Invinity Energy Systems announced the sale of a 2 MWh battery system for a U.S. Department of Energy-funded project in Wisconsin, with $3.36 million expected from the grant to support manufacture, delivery, and product development. The system will be deployed at a tribal facility as part of Project VITALITY and is planned for delivery next year, providing validation data for Invinity’s Endurium Enterprise product in the U.S. The announcement is positive for Invinity’s pipeline and U.S. product optimization, but the likely market impact is limited.

Analysis

This is less a revenue event than a de-risking signal for a niche technology that has struggled to convert policy visibility into bankable deployments. A DOE-backed tribal microgrid is valuable because it reduces first-order execution risk: if the system performs, Invinity gets a credible U.S. reference site, federal validation data, and a faster path into utility-adjacent procurement where “non-lithium, long-duration” solutions still lack field proof. The second-order winner is the domestic manufacturing/services ecosystem around this project; the loser is any rival long-duration storage vendor still waiting for comparable operational validation in a U.S. commercial setting.

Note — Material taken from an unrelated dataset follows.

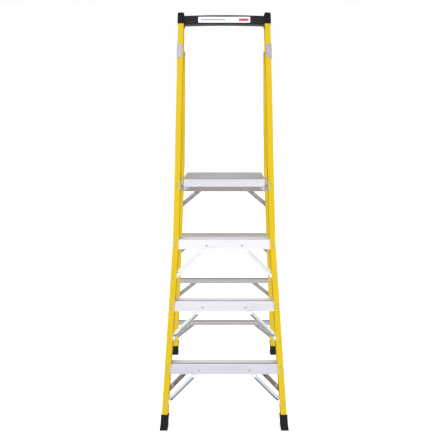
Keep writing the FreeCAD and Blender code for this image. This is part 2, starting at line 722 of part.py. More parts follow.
def platform_side():
    """Side plate with the pivot ear at its front and a hook over the top rear bar."""
    bar_top = REAR_BAR_TOPS[-1]
    front_corner = rear_world(WALL - HOOK_GAP, bar_top + HOOK_GAP)
    rear_corner = rear_world(WALL + REAR_BAR_DEPTH + HOOK_GAP, bar_top + HOOK_GAP)
    nose_in = rear_world(WALL + REAR_BAR_DEPTH + HOOK_GAP, bar_top - 11)
    nose_out = rear_world(WALL + REAR_BAR_DEPTH + HOOK_GAP + HOOK_NOSE, bar_top - 11)
    back = rear_world(WALL + REAR_BAR_DEPTH + HOOK_GAP + HOOK_NOSE, bar_top + 24)
    top = platform_top
    low = top - PLATFORM_LIP
    y0 = platform_front
    y1 = platform_rear
    ear_front = platform_pivot_y - EAR
    ear_rear = platform_pivot_y + EAR
    ear_low = platform_pivot_z - EAR
    tooth = (front_corner[0] - 11, front_corner[1] - 11)
    outline = [
        (y0, top), (y0, low), (ear_front, low), (ear_front, ear_low),
        (ear_rear, ear_low), (ear_rear + 12, low), (y1 - 40, low),
        (tooth[0] - 12, tooth[1] + 6), tooth, front_corner, rear_corner, nose_in, nose_out,
        back, (y1, top - 4), (y1, top),
    ]
    radii = [2.5, 1.5, 0, 12, 12, 6, 30, 4, 1.5, 0.5, 0.5, 1.5, 3, 14, 0, 4]
    inner = PLATFORM_HALF - SIDE_SHEET
    plate = side_plate(outline, radii, inner, PLATFORM_HALF)
    boss = rod(11.5, inner - 6, inner, platform_pivot_y, platform_pivot_z)
    bore = rod(PLATFORM_BOLT_R + RUNNING, 150, 250, platform_pivot_y, platform_pivot_z)
    return fused([plate, boss]).cut(bore)


def platform_cleats():
    """Angle cleats under the deck that join it to a side plate along its length."""
    inner = PLATFORM_HALF - SIDE_SHEET
    shelf = platform_top - DECK_SHEET - RIB
    y0 = platform_front + FRONT_RAIL_DEPTH + LEDGE + 1
    y1 = platform_rear - REAR_RAIL_DEPTH - LEDGE - 1
    outline = [
        (inner - 18, shelf), (inner, shelf), (inner, shelf - 20), (inner - CLEAT_SHEET, shelf - 20),
        (inner - CLEAT_SHEET, shelf - CLEAT_SHEET), (inner - 18, shelf - CLEAT_SHEET),
    ]
    return front_plate(outline, [0, 1, 0, 0, 1, 0], y0, y1)


def platform_stiffeners():
    """Two hat-shaped cross ribs under the deck."""
    ribs = []
    shelf = platform_top - DECK_SHEET - RIB
    inner = PLATFORM_HALF - SIDE_SHEET - 19
    for share in (0.37, 0.67):
        y = platform_front + PLATFORM_DEPTH * share
        half_hat = [(10.4, 0), (7.4, -20)]
        half_skin = [(9, -22), (12, -2), (22, -2), (22, 0)]
        right = half_skin + half_hat
        left = [(-run, rise) for run, rise in reversed(right)]
        outline = [(y + run, shelf + rise) for run, rise in right + left]
        ribs.append(side_plate(outline, [0] * len(outline), -inner, inner))
    return ribs


def platform_rivet_places():
    """Rivets through the side plates into the cleats, right side."""
    shelf = platform_top - DECK_SHEET - RIB
    x = PLATFORM_HALF
    for share in (0.22, 0.41, 0.60, 0.79):
        y = platform_front + PLATFORM_DEPTH * share
        platform_rivets.add("side", V(x, y, shelf - 12), INWARD, SIDE_SHEET + CLEAT_SHEET)


def platform_corner_blocks():
    """Moulded blocks that join the edge extrusions to a side plate."""
    inner = PLATFORM_HALF - SIDE_SHEET
    shelf = platform_top - DECK_SHEET - RIB - EXTRUSION
    y_front = platform_front + EXTRUSION
    y_rear = platform_rear - EXTRUSION
    front_low = platform_top - PLATFORM_LIP + EXTRUSION
    rear_low = platform_top - REAR_RAIL_LIP + EXTRUSION
    front = box(inner - 22, inner, y_front, y_front + 10, front_low, shelf)
    rear = box(inner - 22, inner, y_rear - 16, y_rear, rear_low, shelf)
    return [front, rear]


# ---------------------------------------------------------------- platform hinge on the front rails
def platform_bracket():
    """A strap bent into an arch: one leg by the rail, one by the platform, and a riveted tab."""
    low = platform_pivot_height - 16
    high = platform_pivot_height + 52
    back = platform_pivot_depth + 17
    front = platform_pivot_depth - 17
    width = LEG_OUTER - LEG_INNER
    outer = front_plate(
        [(LEG_INNER, low), (LEG_OUTER, low), (LEG_OUTER, high), (LEG_INNER, high)],
        [0, 0, width / 2 - 0.01, width / 2 - 0.01], front, back)
    gap = width / 2 - LEG_SHEET - 0.01
    inner = front_plate(
        [(LEG_INNER + LEG_SHEET, low - 1), (LEG_OUTER - LEG_SHEET, low - 1),
         (LEG_OUTER - LEG_SHEET, high - LEG_SHEET), (LEG_INNER + LEG_SHEET, high - LEG_SHEET)],
        [0, 0, gap, gap], front - 1, back + 1)
    arm = box(LEG_OUTER - LEG_SHEET, LEG_OUTER, WALL, front, low, platform_pivot_height + 26)
    tab = box(LEG_OUTER - LEG_SHEET, 242, WALL, WALL + LEG_SHEET, low, platform_pivot_height + 26)
    strap = fused([outer.cut(inner), arm, tab])
    return strap.cut(rod(PLATFORM_BOLT_R, 190, 230, platform_pivot_depth, platform_pivot_height))


def platform_bracket_rivets():
    for offset in (-6, 13):
        height = platform_pivot_height + offset
        x = half_width(FRONT_LINE, height) - 15
        front_rivets.add("platform", V(x, 0, height), INTO, WALL + LEG_SHEET)


def platform_bolt():
    """Pivot bolt, fixed in the bracket; the platform turns on its inner end."""
    y = platform_pivot_depth
    z = platform_pivot_height
    nut_face = PLATFORM_HALF - SIDE_SHEET - 6 - 0.5
    head = hexagon(16, LEG_OUTER, LEG_OUTER + 6, y, z)
    shank = rod(PLATFORM_BOLT_R, nut_face - 7, LEG_OUTER, y, z)
    nut = hexagon(15, nut_face - 6.5, nut_face, y, z)
    return fused([head, shank, nut])


def platform_spacer():
    """Collar on the pivot bolt between the strap's two legs."""
    x0 = LEG_INNER + LEG_SHEET
    x1 = LEG_OUTER - LEG_SHEET
    collar = rod(13, x0, x1, platform_pivot_depth, platform_pivot_height)
    return collar.cut(rod(PLATFORM_BOLT_R, x0 - 1, x1 + 1, platform_pivot_depth, platform_pivot_height))


# ---------------------------------------------------------------- rivets, before anything is drilled
for top in TREAD_TOPS:
    tread_rivets(top)
front_braces = [tread_front_brace(top) for top in TREAD_TOPS]
bottom_rear_brace = tread_rear_brace(TREAD_TOPS[0])
platform_bracket_rivets()
boot_rivets(front_rivets, FRONT_LINE, FRONT_DEPTH, FRONT_BOOT_HEIGHT)
for height in (BRACKET_LOW + 16, BRACKET_LOW + 50):
    for depth in (20, 58):
        at = V(half_width(FRONT_LINE, height) + BRACKET_SHEET, depth, height)
        front_rivets.add("hinge", at, into_web(FRONT_LINE, 1), BRACKET_SHEET + WALL)
for bar_top in REAR_BAR_TOPS:
    rear_bar_rivets(bar_top)
rear_braces = [rear_brace(bar_top) for bar_top in REAR_BAR_TOPS]
boot_rivets(rear_rivets, REAR_LINE, REAR_DEPTH, REAR_BOOT_HEIGHT)
platform_rivet_places()

# ---------------------------------------------------------------- front section
bar = guard_bar()
bolts = bar_bolts()
bolt_holes = [rod(3, 190, 260, y, BAR_BOLT_HEIGHT) for y in BAR_BOLT_DEPTHS]
bar = bar.cut(bolt_holes + [mirrored(hole) for hole in bolt_holes])
front_rail = front_rivets.drill(rail(FRONT_LINE, FRONT_DEPTH, FRONT_TOP - 6).cut(bolt_holes))
placed_front_rail = above(to_front(front_rail), PAD_HEIGHT)
save_pair("front_rail", placed_front_rail)

placed_bar = to_front(bar)
save("guard_bar", placed_bar)
save("label_plate", to_front(label_plate()))
save_both_sides("guard_bar_bolts", [to_front(each) for each in bolts])
save_pair("end_cap", end_cap(placed_front_rail, placed_bar))

front_boot = boot(FRONT_LINE, FRONT_DEPTH, FRONT_BOOT_HEIGHT, placed_front_rail, to_front)
boot_holes = [to_front(rivet_hole(*each)) for each in front_rivets.groups["boot"]]
save_pair("front_boot", front_boot.cut(boot_holes))

tread_places = front_rivets.groups["tread"] + front_rivets.groups["brace"]
front_holes = [to_front(rivet_hole(*each)) for each in tread_places]
front_holes += [mirrored(hole) for hole in front_holes]
for number, top in enumerate(TREAD_TOPS, 1):
    step = tread(top)
    near = [hole for hole in front_holes if hole.BoundBox.intersect(step.BoundBox)]
    save("tread_%d" % number, step.cut(near))
    save_pair("tread_%d_front_brace" % number, to_front(front_rivets.drill(front_braces[number - 1])))
save_pair("tread_1_rear_brace", to_front(front_rivets.drill(bottom_rear_brace)))
save_both_sides("tread_rivets", [to_front(rivet(*each)) for each in tread_places])
save_both_sides("front_boot_rivets", [to_front(each) for each in front_rivets.solids("boot")])

save_pair("hinge_bracket", to_front(front_rivets.drill(hinge_bracket())))
save_both_sides("hinge_bolts", [to_front(hinge_bolt()), to_front(hinge_nut())])
save_both_sides("hinge_washers", [to_front(hinge_washer())])

save_pair("platform_bracket", to_front(front_rivets.drill(platform_bracket())))
bracket_solids = front_rivets.solids("hinge") + front_rivets.solids("platform")
save_both_sides("bracket_rivets", [to_front(each) for each in bracket_solids])
save_both_sides("platform_pivot_bolts", [to_front(platform_bolt())])
save_both_sides("platform_pivot_collars", [to_front(platform_spacer())])

# ---------------------------------------------------------------- rear section
rear_rail = rail(REAR_LINE, REAR_DEPTH, rear_pivot_height + rear_half)
round_end = rod(rear_half, 150, 300, rear_half, rear_pivot_height)
square_end = box(150, 300, -1, REAR_DEPTH + 1, rear_pivot_height, rear_pivot_height + 60)
rear_rail = rear_rail.cut(square_end.cut(round_end))
rear_rail = rear_rail.cut(rod(HINGE_BOLT_R + RUNNING, 150, 300, rear_half, rear_pivot_height))
placed_rear_rail = above(to_rear(rear_rivets.drill(rear_rail)), PAD_HEIGHT)
save_pair("rear_rail", placed_rear_rail)
save_pair("hinge_block", to_rear(hinge_block()))

rear_boot = boot(REAR_LINE, REAR_DEPTH, REAR_BOOT_HEIGHT, placed_rear_rail, to_rear)
boot_holes = [to_rear(rivet_hole(*each)) for each in rear_rivets.groups["boot"]]
save_pair("rear_boot", rear_boot.cut(boot_holes))

rear_holes = [rivet_hole(*each) for each in rear_rivets.groups["bar"] + rear_rivets.groups["brace"]]
rear_holes += [mirrored(hole) for hole in rear_holes]
for number, bar_top in enumerate(REAR_BAR_TOPS, 1):
    angle = rear_bar(bar_top)
    near = [hole for hole in rear_holes if hole.BoundBox.intersect(angle.BoundBox)]
    save("rear_bar_%d" % number, to_rear(angle.cut(near)))
    save_pair("rear_bar_%d_brace" % number, to_rear(rear_rivets.drill(rear_braces[number - 1])))
rear_solids = rear_rivets.solids("bar") + rear_rivets.solids("brace")
save_both_sides("rear_frame_rivets", [to_rear(each) for each in rear_solids])
save_both_sides("rear_boot_rivets", [to_rear(each) for each in rear_rivets.solids("boot")])

# ---------------------------------------------------------------- platform
save("platform_deck", platform_deck())
save("platform_front_rail", platform_front_rail())
save("platform_rear_rail", platform_rear_rail())
save_pair("platform_side", platform_rivets.drill(platform_side()))
save_both_sides("platform_cleats", [platform_rivets.drill(platform_cleats())])
save("platform_stiffeners", Part.makeCompound(platform_stiffeners()))
save_both_sides("platform_corner_blocks", platform_corner_blocks())
save_both_sides("platform_rivets", platform_rivets.solids("side"))
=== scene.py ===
"""Looks of a platform step ladder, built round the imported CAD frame. Metres, +Z up.

The front section leans back and the rear section leans forward; each is described in its own
upright frame, with X across, Y from the front flange backwards and Z up along the rails.
"""
import json
import math

import bmesh
import bpy
from mathutils import Matrix, Vector


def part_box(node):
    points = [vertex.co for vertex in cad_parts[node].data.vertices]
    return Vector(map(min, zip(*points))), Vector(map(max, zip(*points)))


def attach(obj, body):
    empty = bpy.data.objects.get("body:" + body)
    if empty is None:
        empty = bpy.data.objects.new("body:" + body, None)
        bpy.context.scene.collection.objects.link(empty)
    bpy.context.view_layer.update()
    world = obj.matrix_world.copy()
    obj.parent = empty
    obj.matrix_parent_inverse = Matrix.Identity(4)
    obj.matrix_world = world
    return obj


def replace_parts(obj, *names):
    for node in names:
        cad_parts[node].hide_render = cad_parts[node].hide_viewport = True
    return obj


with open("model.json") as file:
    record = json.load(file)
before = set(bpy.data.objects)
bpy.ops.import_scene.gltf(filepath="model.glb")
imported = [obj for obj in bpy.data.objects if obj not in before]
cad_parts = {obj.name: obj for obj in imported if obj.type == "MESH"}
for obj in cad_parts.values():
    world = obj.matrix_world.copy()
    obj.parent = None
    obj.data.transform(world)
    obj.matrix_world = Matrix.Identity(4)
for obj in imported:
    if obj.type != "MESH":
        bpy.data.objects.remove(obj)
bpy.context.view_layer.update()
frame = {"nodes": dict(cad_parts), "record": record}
NODES = frame["nodes"]

# ---------------------------------------------------------------- sizes
MM = 0.001
FRONT_LEAN = math.radians(14.5)
REAR_LEAN = math.radians(-20.1)
FRONT_SPLAY = 0.058          # how far a rail's web moves in along each metre of its length
REAR_SPLAY = 0.055
SAME_LEVEL = 0.5 * MM        # corners this close to the top belong to it

# Softened extrusions.
SHARP = math.radians(32)     # an edge that turns less than this is part of a smooth face
ALONG = 0.9                  # how nearly an edge must run across the ladder to be rounded
SHORTEST_SOFT = 6 * MM       # shorter edges stay crisp
WELD = 0.02 * MM
FLAT = math.radians(0.6)     # faces closer than this to one plane are joined
EDGE = {                     # radius of each extrusion's lengthwise edges, in millimetres
    "tread_1": 0.4, "tread_2": 0.4, "tread_3": 0.4, "guard_bar": 1.0, "platform_front_rail": 0.4,
    "platform_rear_rail": 0.4, "platform_deck": 0.25, "rear_bar_1": 0.5, "rear_bar_2": 0.5,
    "rear_bar_3": 0.5, "rear_bar_4": 0.5,
}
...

The bigger implication is financing optionality. Grant-supported deployments lower customer acquisition friction and may improve working capital conversion by shifting project economics away from pure capex budgeting toward subsidized pilot spend, which matters for smaller OEMs in a market where order timing is lumpy. That said, the stock can still be trapped in “pilot purgatory” unless this leads to a repeatable pipeline; the market will likely discount the win if it remains an isolated demonstration rather than the start of multi-site adoption over the next 6-18 months. Consensus may be underestimating how strategically important U.S. localization is for alternative storage chemistries under industrial-policy regimes. If the technology demonstrates resilience and maintenance advantages in microgrids, the addressable market expands beyond utility storage into defense, tribal, remote, and resilience-critical infrastructure where uptime value exceeds pure $/kWh comparisons. The contrarian risk is that lithium prices keep falling, compressing the relative advantage of vanadium flow batteries and making this look like a policy-backed niche rather than a scalable commercial inflection.